The following things might fail with these replacements:

  • A certain extension might have a dependency on Magento module X, documented via its composer.json or not. If so, skip our main package but copy the replace lines to your own project composer.
  • After installing certain extensions, everything works fine on a composer level, but things fail when compiling DI (setup:di:compile). If this concerns a setup with only core packages, make sure to open an Issue.

FAQ

Installing a package leads to many errors

Intruiging, isn't it? Yes, this could happen. Perhaps some modules that you are replacing are in use with your own custom code. Or perhaps you are relying on other third party extensions that have yet an undocumented dependency that conflicts with this replace trick. If you are not willing to troubleshoot this, simply skip this trick and move on. If you are willing to troubleshoot this, copy the replace lines to your own composer.json and remove lines one-by-one until you have found the culprit.

Is a certain package compatible with Magento 2.x.y?

Theoretically, yes. Make sure to understand that these packages are not modules, not libraries, not Magento extensions. It is a gathering of hacks. So, if you understand the benefit of the replace trick in composer, you can use these repository to ease the pain of upgrading.

One conceptual idea in these repositories is to try to keep track of the main Magento version by creating a branch 2.x.y with a corresponding release x.y.z. So, Magento 2.3.5 matches with the replace branch 3.5.*. Magento 2.4.1 matches with the replace branch 4.1. By adding a dependency with ^4.0 in your composer.json, this will automatically upgrade to any 4.X version, but exclude a major bump to 5.X.

Sometimes the actual work falls behind, which by no means indicates that the current bundling of tricks no longer works. Simply, install this package using composer and see if this works for you (see below).

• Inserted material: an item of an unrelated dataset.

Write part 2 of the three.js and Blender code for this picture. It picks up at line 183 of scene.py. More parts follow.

How do I upgrade the replacements to Magento 2.4.X?

Please note the above on the versioning strategy. Once that's understood, the actual implementation is simple: composer require yireo/magento2-replace-core:^4.0 --no-update.

How to test if this is working?

Take your test environment. Install the relevant packages. If this works, run bin/magento setup:di:compile (in both Developer Mode and Production Mode) to see if there are any errors. If this fails, feel free to report an issue here. If this works, you could assume that this works ok.

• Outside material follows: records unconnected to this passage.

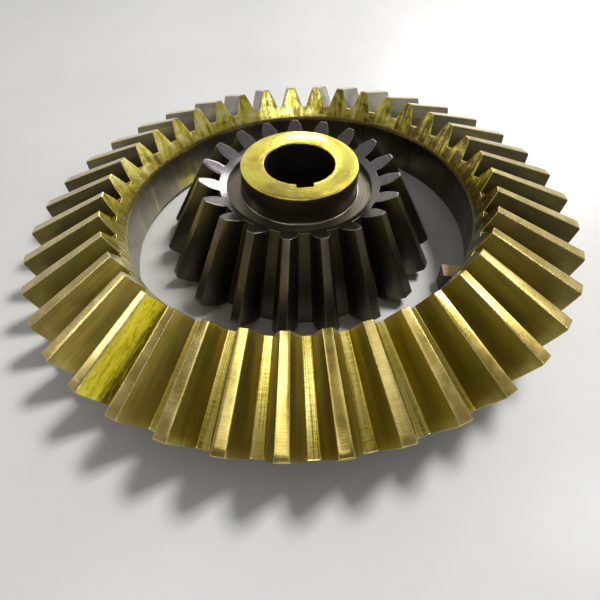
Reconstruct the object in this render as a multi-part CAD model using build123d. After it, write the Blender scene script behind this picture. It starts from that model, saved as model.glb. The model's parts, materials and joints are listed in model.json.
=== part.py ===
from build123d import *
from collections import namedtuple
from math import acos, asin, atan2, cos, degrees, hypot, pi, radians, sin, tan
import os

# Straight bevel gear pair, laid out toe side up. The pinion stands on its back face in the ring gear's
# bore. The ring gear leans: one side of its back rim is on the floor and the other is on a batten.
# Millimetres. +Z is up. The origin is on the floor, straight below the centre of the ring's heel circle.

# Tooth system, shared by the two gears
module = 30.0
ring_teeth = 39
pinion_teeth = 19
pressure_angle = radians(20)
face_width = 200.0
addendum = 1.0 * module
dedendum = 1.25 * module
backlash = 0.8
root_fillet = 3.0
tip_edge_break = 1.8

# Ring gear
ring_bore_r = 380.0
ring_back_below_apex = 349.0
ring_edge_chamfer = 3.0
ring_heel_bevel = 3.0
ring_tooth_angle = -94.44
ring_raised_side = -17.5

# Pinion
pinion_x = 2.9
pinion_y = 12.9
pinion_height = 228.0
pinion_bore_r = 75.0
pinion_tooth_angle = 128.7
pinion_heel_bevel = 4.5
hub_r = 126.0
hub_chamfer = 2.5
recess_outer_r = 158.5
recess_depth = 12.0
recess_fillet = 5.0
keyway_width = 36.0
keyway_depth = 12.0
keyway_angle = -84.0

# Timber batten under the raised side of the ring
batten_height = 50.0
batten_width = 35.0
batten_length = 200.0
batten_edge = 1.2
batten_end_x = 314.0
batten_end_y = -140.0
batten_angle = -5.0
batten_gap = 0.25

# How far each tooth-space cutter runs past the blank: lengthwise as a share of the cone length, then up
# the bevel of the tooth's tip edge, then above that
cutter_overrun = 0.06
cutter_edge_rise = 1.0
cutter_headroom = 14.0

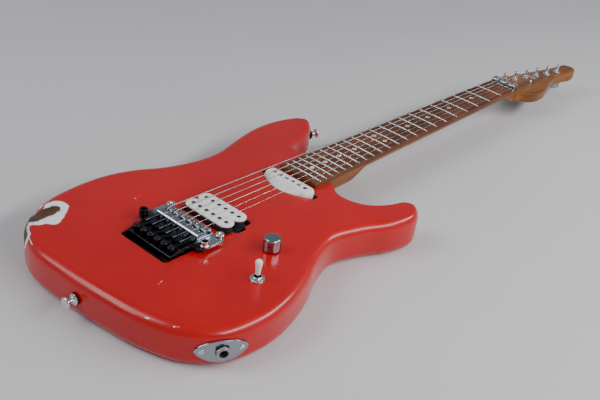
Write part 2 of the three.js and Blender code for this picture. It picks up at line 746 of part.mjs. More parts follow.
function humbuckerBase() {
  const half = 18.6;
  const plateTop = TOP - 5.2 - GAP;
  const legs = [-1, 1].map((side) => join(
    box(HUMBUCKER_X - 6, HUMBUCKER_X + 6, side > 0 ? 33 : -40, side > 0 ? 40 : -33, TOP - 12, TOP - 10.6),
    box(HUMBUCKER_X - 6, HUMBUCKER_X + 6, side > 0 ? 33 : -34.6, side > 0 ? 34.6 : -33, TOP - 12, plateTop),
    upright(HUMBUCKER_X, side * 37.4, TOP - 18.6, TOP - 8.8, 1.4, 8),
    upright(HUMBUCKER_X, side * 37.4, TOP - 10.8, TOP - 8, 2.6, 10),
  ));
  return join(
    slab(roundedRect(HUMBUCKER_X - half, HUMBUCKER_X + half, -34.6, 34.6, 3), plateTop - 3.4, plateTop, 3),
    legs,
  );
}

// a cover over a flat coil, joined by the six magnets
function neckPickup() {
  const [x, y] = NECK_PICKUP;
  const flange = roundedRect(x - 4.2, x + 4.2, y - 41, y + 41, 2);
  return join(
    cut(slab(coverOutline(0), TOP - 5, TOP + 5.4), slab(coverOutline(-1.6), TOP - 6, TOP + 3.8, 4)),
    slab(coverOutline(-2.4), TOP - 9, TOP + 4, 3),
    slab(flange, TOP - 9, TOP - 6.4, 3),
    poleRow(NECK_PICKUP, TOP + 4, TOP + 5.8, 2.4, NECK_POLE_PITCH),
  );
}

// ---------- controls ----------
function volumePot() {
  return turned(
    [[3.3, CONTROL_ROOF - 9], [12, CONTROL_ROOF - 9], [12, CONTROL_ROOF - GAP], [4.7, CONTROL_ROOF - GAP],
      [4.7, TOP + GAP], [7, TOP + GAP], [7, TOP + 2.2], [3.3, TOP + 2.2], [3.3, CONTROL_ROOF - 9]],
    [KNOB.x, KNOB.y, 0],
    [0, 0, 1],
  );
}

function volumeKnob() {
  const { x, y, radius, top } = KNOB;
  return turned(
    [[0, CONTROL_ROOF - 8], [3, CONTROL_ROOF - 8], [3, TOP + 4.4], [7.8, TOP + 4.4], [7.8, TOP + 1.2],
      [radius, TOP + 1.2], [radius, top - 2.2], [radius - 1.6, top - 0.5], [radius - 3.4, top], [0, top]],
    [x, y, 0],
    [0, 0, 1],
    20,
  );
}

function toggleSwitch() {
  const { x, y } = TOGGLE;
  return cut(
    join(
      box(x - 7, x + 7, y - 9, y + 9, CONTROL_ROOF - 15, CONTROL_ROOF - GAP),
      upright(x, y, CONTROL_ROOF - 1, TOP + 4.4, 4.8, 16),
      upright(x, y, TOP + GAP, TOP + 1.2, 8, 20),
      upright(x, y, TOP + 1, TOP + 3.2, 6.4, 6),
    ),
    upright(x, y, TOP - 6, TOP + 6, 3.7, 16),
  );
}

function toggleLever() {
  const pivot = TOP - 2;
  return turned(
    [[0, pivot - 2.4], [1.8, pivot - 1.8], [2.3, pivot], [1.5, pivot + 2], [1.5, TOP + 6.4], [2.7, TOP + 6.8],
      [3.9, TOGGLE.tip - 5], [3.8, TOGGLE.tip - 2.4], [2.4, TOGGLE.tip - 0.4], [0, TOGGLE.tip]],
    [TOGGLE.x, TOGGLE.y, 0],
    [0, 0, 1],
    10,
  );
}

// a point measured out of the jack plate's middle, along the wall and up it
function jackPoint(out, along = 0, up = 0) {
  const wall = new THREE.Vector3(-JACK_OUT.y, JACK_OUT.x, 0);
  return new THREE.Vector3(JACK.x, JACK.y, JACK.z + up)
    .addScaledVector(JACK_OUT, out)
    .addScaledVector(wall, along)
    .toArray();
}

// the wall's own curve between two offsets, cut to a football shape
function jackPlate() {
  const wall = smoothOutline(BODY_OUTLINE, true, 4 * BODY_OUTLINE.length);
  const near = wall.filter(([x, y]) => Math.hypot(x - JACK.x, y - JACK.y) < JACK.halfLong + 14);
  const shifted = (offset) => near.map(([x, y], k) => {
    const [ax, ay] = near[Math.max(0, k - 1)];
    const [bx, by] = near[Math.min(near.length - 1, k + 1)];
    const length = Math.hypot(bx - ax, by - ay);
    return [x + offset * (by - ay) / length, y - offset * (bx - ax) / length];
  });
  const band = polygon([...shifted(0.4), ...shifted(2).reverse()]);
  const oval = new THREE.CylinderGeometry(1, 1, 60, 20);
  oval.scale(JACK.halfLong, 1, JACK.halfHigh);
  oval.applyMatrix4(new THREE.Matrix4().makeBasis(
    new THREE.Vector3(-JACK_OUT.y, JACK_OUT.x, 0),
    JACK_OUT,
    new THREE.Vector3(0, 0, -1),
  ));
  oval.translate(JACK.x, JACK.y, JACK.z);
  const alongWall = ([x, y]) => (y - JACK.y) * JACK_OUT.x - (x - JACK.x) * JACK_OUT.y;
  const screws = [-19.5, 19.5].map((place) => {
    const [low, high] = [0.8, 2.8].map((offset) => shifted(offset)
      .reduce((best, point) => (
        Math.abs(alongWall(point) - place) < Math.abs(alongWall(best) - place) ? point : best)));
    return rod([...low, JACK.z], [...high, JACK.z], 2.8, 8);
  });
  const curved = slab(band, JACK.z - 20, JACK.z + 20).intersect(toSolid(oval));
  return cut(join(curved, screws), rod(jackPoint(-8), jackPoint(8), 6.4, 16));
}

function outputJack() {
  return cut(
    join(
      rod(jackPoint(-26), jackPoint(4.5), 6, 12),
      rod(jackPoint(2.1), jackPoint(3.9), 8.2, 6),
      rod(jackPoint(-9), jackPoint(-6), 9.4, 12),
    ),
    rod(jackPoint(-24), jackPoint(8), 3.6, 12),
  );
}

// ---------- back covers ----------
function springCover() {
  return cut(
    slab(roundedRect(-57 + GAP, 112 - GAP, -37 + GAP, 37 - GAP, 5), 0, COVER_THICK, 3),
    slab(roundedRect(-36, -16, -24, 24, 3), -1, COVER_THICK + 1, 3),
  );
}

function controlCover() {
  return slab(stadium(...CONTROL_LINE, CONTROL_RADIUS + 6 - GAP), 0, COVER_THICK);
}

// ---------- assembly ----------
addPart('body', bodySolid(), 'lacquer');
addPart('neck', neckSolid(), 'maple');
addPart('fingerboard', fingerboardWithFrets(), 'rosewood');
addPart('truss_rod', trussRod(), 'steel');
addPart('neck_plate', neckPlateWithScrews(), 'chrome');
addPart('locking_nut', lockingNut(), 'chrome');
addPart('string_tree', stringTree(), 'chrome');
for (let i = 0; i < STRING_COUNT; i += 1) {
  const label = i + 1;
  addPart(`tuner_housing_${label}`, tunerHousing(i), 'chrome');
  addPart(`tuner_post_${label}`, tunerPost(i), 'chrome');
  addPart(`tuner_button_${label}`, tunerButton(i), 'chrome');
  addPart(`string_${label}`, stringSolid(i), 'string');
  addPart(`fine_tuner_${label}`, fineTuner(i), 'black');
}
addPart('tremolo_plate', tremoloPlate(), 'chrome');
addPart('sustain_block', sustainBlock(), 'steel');
addPart('saddles', saddlesJoined(), 'chrome');
addPart('arm_socket', armSocket(), 'chrome');
addPart('pivot_stud_treble', pivotStud(-1), 'steel');
addPart('pivot_stud_bass', pivotStud(1), 'steel');
addPart('spring_claw', springClaw(), 'steel');
SPRING_OFFSETS.forEach((y, k) => addPart(`tremolo_spring_${k + 1}`, tremoloSpring(y), 'steel'));
addPart('humbucker_base', humbuckerBase(), 'steel');
addPart('humbucker_coils', humbuckerCoils(), 'ivory');
addPart('neck_pickup', neckPickup(), 'ivory');
addPart('volume_pot', volumePot(), 'steel');
addPart('volume_knob', volumeKnob(), 'chrome');
addPart('toggle_switch', toggleSwitch(), 'chrome');
addPart('toggle_lever', toggleLever(), 'ivory');
addPart('jack_plate', jackPlate(), 'chrome');
addPart('output_jack', outputJack(), 'steel');
addPart('strap_button_tail', strapButton(TAIL_BUTTON), 'chrome');
addPart('strap_button_horn', strapButton(HORN_BUTTON), 'chrome');
addPart('spring_cover', springCover(), 'black');
addPart('control_cover', controlCover(), 'black');

export default guitar;
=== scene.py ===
"""Solid-body electric guitar with a locking tremolo: the looks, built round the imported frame.

Shapes are made in millimetres, with +X to the headstock, +Y to the bass side and +Z out of the top,
and are scaled to metres as they are shown.
"""

import math

import bmesh
import bpy
import numpy as np
from mathutils import Matrix, Vector


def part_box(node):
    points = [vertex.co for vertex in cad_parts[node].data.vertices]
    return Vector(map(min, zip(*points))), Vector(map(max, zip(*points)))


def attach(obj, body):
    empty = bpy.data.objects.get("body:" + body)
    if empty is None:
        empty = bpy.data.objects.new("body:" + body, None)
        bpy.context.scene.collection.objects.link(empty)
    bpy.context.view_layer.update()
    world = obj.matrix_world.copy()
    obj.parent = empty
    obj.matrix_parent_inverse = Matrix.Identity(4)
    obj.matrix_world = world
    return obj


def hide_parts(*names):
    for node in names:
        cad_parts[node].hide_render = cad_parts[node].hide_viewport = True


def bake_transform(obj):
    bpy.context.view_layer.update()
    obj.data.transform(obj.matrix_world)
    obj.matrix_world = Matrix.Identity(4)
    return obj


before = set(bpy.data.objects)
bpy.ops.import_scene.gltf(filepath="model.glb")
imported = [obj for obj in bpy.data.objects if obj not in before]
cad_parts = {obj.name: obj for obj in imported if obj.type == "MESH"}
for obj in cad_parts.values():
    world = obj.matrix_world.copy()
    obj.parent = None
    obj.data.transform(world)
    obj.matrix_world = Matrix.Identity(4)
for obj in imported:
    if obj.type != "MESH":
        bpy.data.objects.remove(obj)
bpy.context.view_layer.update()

MM = 0.001


# ---------- places taken from the frame ----------
def low(node):
    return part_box(node)[0] / MM


def high(node):
    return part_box(node)[1] / MM


def middle(node):
    return (low(node) + high(node)) / 2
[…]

Remember this repository offers a smart hack, not a supported solution. You can also live with a slower Magento installation that fully complies with the Magento standards (and ships with modules you don't use and/or like).

How do I know if something is replaced?

Unfortunately, composer does not offer a CLI for this and because the replacements are stored in these packages, they are not mentioned in your own projects composer.json (unless you put them there). However, by opening up the composer.lock file and searching for the keyword replace you can see which packages are replaced by all packages in your installation. A simple composer show yireo/magento2-replace-bundled shows which replacements are included in a specific package.

Testing

To test if all packages are valid, I have used the script magento2-run-tests.sh included in this repo. Copy this script to your system and run it. The scripts argument defaults to using the @dev versions of these replace packages:

./magento2-run-tests.sh 2.3.4

This will create a new Magento environment. If you would like to use an existing environment, use a second argument for the directory of your environment:

./magento2-run-tests.sh 2.3.4 /var/www/html/my-magento

Do NOT use this on a live site, because it will break things.

In a generic environment, all tests (and therefore, all possible combinations of the replace packages) should work.

Development

This repository is meant to be checked out together with the other repositories mentioned above, within the same parent folder.

magento2-generate-replace-all.php

This tool will collect all replace entries and merge them together in the repository yireo/magento2-replace-all.